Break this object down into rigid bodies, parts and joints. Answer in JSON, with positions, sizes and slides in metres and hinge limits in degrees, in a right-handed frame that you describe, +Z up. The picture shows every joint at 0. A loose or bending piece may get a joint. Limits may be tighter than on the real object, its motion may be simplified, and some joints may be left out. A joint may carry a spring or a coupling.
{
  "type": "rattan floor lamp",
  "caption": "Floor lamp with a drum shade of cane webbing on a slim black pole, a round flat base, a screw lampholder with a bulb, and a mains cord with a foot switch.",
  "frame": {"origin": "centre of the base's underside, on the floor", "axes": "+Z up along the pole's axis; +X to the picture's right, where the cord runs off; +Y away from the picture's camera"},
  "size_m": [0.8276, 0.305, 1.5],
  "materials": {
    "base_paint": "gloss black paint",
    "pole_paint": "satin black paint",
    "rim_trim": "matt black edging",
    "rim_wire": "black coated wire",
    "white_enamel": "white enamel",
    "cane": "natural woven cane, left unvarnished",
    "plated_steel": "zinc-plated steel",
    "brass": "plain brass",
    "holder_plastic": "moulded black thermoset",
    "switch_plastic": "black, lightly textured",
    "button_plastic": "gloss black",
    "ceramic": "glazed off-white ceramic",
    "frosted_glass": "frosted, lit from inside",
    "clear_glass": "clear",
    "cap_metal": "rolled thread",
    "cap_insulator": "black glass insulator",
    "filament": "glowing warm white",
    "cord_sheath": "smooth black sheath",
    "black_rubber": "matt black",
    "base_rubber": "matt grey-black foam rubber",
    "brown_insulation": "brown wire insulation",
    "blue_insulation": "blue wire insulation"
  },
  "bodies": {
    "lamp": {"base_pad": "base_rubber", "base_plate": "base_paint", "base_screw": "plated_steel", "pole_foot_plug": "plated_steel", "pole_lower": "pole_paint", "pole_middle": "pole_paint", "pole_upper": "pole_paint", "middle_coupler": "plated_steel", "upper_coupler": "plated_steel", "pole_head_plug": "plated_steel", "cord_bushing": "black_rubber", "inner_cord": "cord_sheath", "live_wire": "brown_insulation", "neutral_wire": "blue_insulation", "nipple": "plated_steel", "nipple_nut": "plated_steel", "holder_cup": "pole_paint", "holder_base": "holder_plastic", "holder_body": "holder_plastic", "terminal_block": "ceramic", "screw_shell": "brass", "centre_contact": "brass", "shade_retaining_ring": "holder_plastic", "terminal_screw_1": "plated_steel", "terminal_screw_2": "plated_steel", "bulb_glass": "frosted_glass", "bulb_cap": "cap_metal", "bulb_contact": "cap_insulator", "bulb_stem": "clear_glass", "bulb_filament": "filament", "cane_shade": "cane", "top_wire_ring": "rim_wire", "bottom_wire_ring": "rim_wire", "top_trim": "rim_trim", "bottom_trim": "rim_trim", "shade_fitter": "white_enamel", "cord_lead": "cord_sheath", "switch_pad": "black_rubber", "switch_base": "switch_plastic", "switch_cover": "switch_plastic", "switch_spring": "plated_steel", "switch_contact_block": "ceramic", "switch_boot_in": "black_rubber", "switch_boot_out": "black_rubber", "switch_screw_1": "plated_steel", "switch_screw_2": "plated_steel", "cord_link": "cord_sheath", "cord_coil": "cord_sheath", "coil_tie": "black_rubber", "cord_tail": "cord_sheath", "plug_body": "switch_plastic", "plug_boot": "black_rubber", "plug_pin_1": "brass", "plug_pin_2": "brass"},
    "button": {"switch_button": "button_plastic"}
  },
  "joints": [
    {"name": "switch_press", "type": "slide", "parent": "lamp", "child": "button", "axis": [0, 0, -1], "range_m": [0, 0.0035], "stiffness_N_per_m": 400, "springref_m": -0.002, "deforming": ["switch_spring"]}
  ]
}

□ □ □ □ □

Problem requirements
Give an exact copy of all the data shown above.

Result
Break this object down into rigid bodies, parts and joints. Answer in JSON, with positions, sizes and slides in metres and hinge limits in degrees, in a right-handed frame that you describe, +Z up. The picture shows every joint at 0. A loose or bending piece may get a joint. Limits may be tighter than on the real object, its motion may be simplified, and some joints may be left out. A joint may carry a spring or a coupling.
{
  "type": "rattan floor lamp",
  "caption": "Floor lamp with a drum shade of cane webbing on a slim black pole, a round flat base, a screw lampholder with a bulb, and a mains cord with a foot switch.",
  "frame": {"origin": "centre of the base's underside, on the floor", "axes": "+Z up along the pole's axis; +X to the picture's right, where the cord runs off; +Y away from the picture's camera"},
  "size_m": [0.8276, 0.305, 1.5],
  "materials": {
    "base_paint": "gloss black paint",
    "pole_paint": "satin black paint",
    "rim_trim": "matt black edging",
    "rim_wire": "black coated wire",
    "white_enamel": "white enamel",
    "cane": "natural woven cane, left unvarnished",
    "plated_steel": "zinc-plated steel",
    "brass": "plain brass",
    "holder_plastic": "moulded black thermoset",
    "switch_plastic": "black, lightly textured",
    "button_plastic": "gloss black",
    "ceramic": "glazed off-white ceramic",
    "frosted_glass": "frosted, lit from inside",
    "clear_glass": "clear",
    "cap_metal": "rolled thread",
    "cap_insulator": "black glass insulator",
    "filament": "glowing warm white",
    "cord_sheath": "smooth black sheath",
    "black_rubber": "matt black",
    "base_rubber": "matt grey-black foam rubber",
    "brown_insulation": "brown wire insulation",
    "blue_insulation": "blue wire insulation"
  },
  "bodies": {
    "lamp": {"base_pad": "base_rubber", "base_plate": "base_paint", "base_screw": "plated_steel", "pole_foot_plug": "plated_steel", "pole_lower": "pole_paint", "pole_middle": "pole_paint", "pole_upper": "pole_paint", "middle_coupler": "plated_steel", "upper_coupler": "plated_steel", "pole_head_plug": "plated_steel", "cord_bushing": "black_rubber", "inner_cord": "cord_sheath", "live_wire": "brown_insulation", "neutral_wire": "blue_insulation", "nipple": "plated_steel", "nipple_nut": "plated_steel", "holder_cup": "pole_paint", "holder_base": "holder_plastic", "holder_body": "holder_plastic", "terminal_block": "ceramic", "screw_shell": "brass", "centre_contact": "brass", "shade_retaining_ring": "holder_plastic", "terminal_screw_1": "plated_steel", "terminal_screw_2": "plated_steel", "bulb_glass": "frosted_glass", "bulb_cap": "cap_metal", "bulb_contact": "cap_insulator", "bulb_stem": "clear_glass", "bulb_filament": "filament", "cane_shade": "cane", "top_wire_ring": "rim_wire", "bottom_wire_ring": "rim_wire", "top_trim": "rim_trim", "bottom_trim": "rim_trim", "shade_fitter": "white_enamel", "cord_lead": "cord_sheath", "switch_pad": "black_rubber", "switch_base": "switch_plastic", "switch_cover": "switch_plastic", "switch_spring": "plated_steel", "switch_contact_block": "ceramic", "switch_boot_in": "black_rubber", "switch_boot_out": "black_rubber", "switch_screw_1": "plated_steel", "switch_screw_2": "plated_steel", "cord_link": "cord_sheath", "cord_coil": "cord_sheath", "coil_tie": "black_rubber", "cord_tail": "cord_sheath", "plug_body": "switch_plastic", "plug_boot": "black_rubber", "plug_pin_1": "brass", "plug_pin_2": "brass"},
    "button": {"switch_button": "button_plastic"}
  },
  "joints": [
    {"name": "switch_press", "type": "slide", "parent": "lamp", "child": "button", "axis": [0, 0, -1], "range_m": [0, 0.0035], "stiffness_N_per_m": 400, "springref_m": -0.002, "deforming": ["switch_spring"]}
  ]
}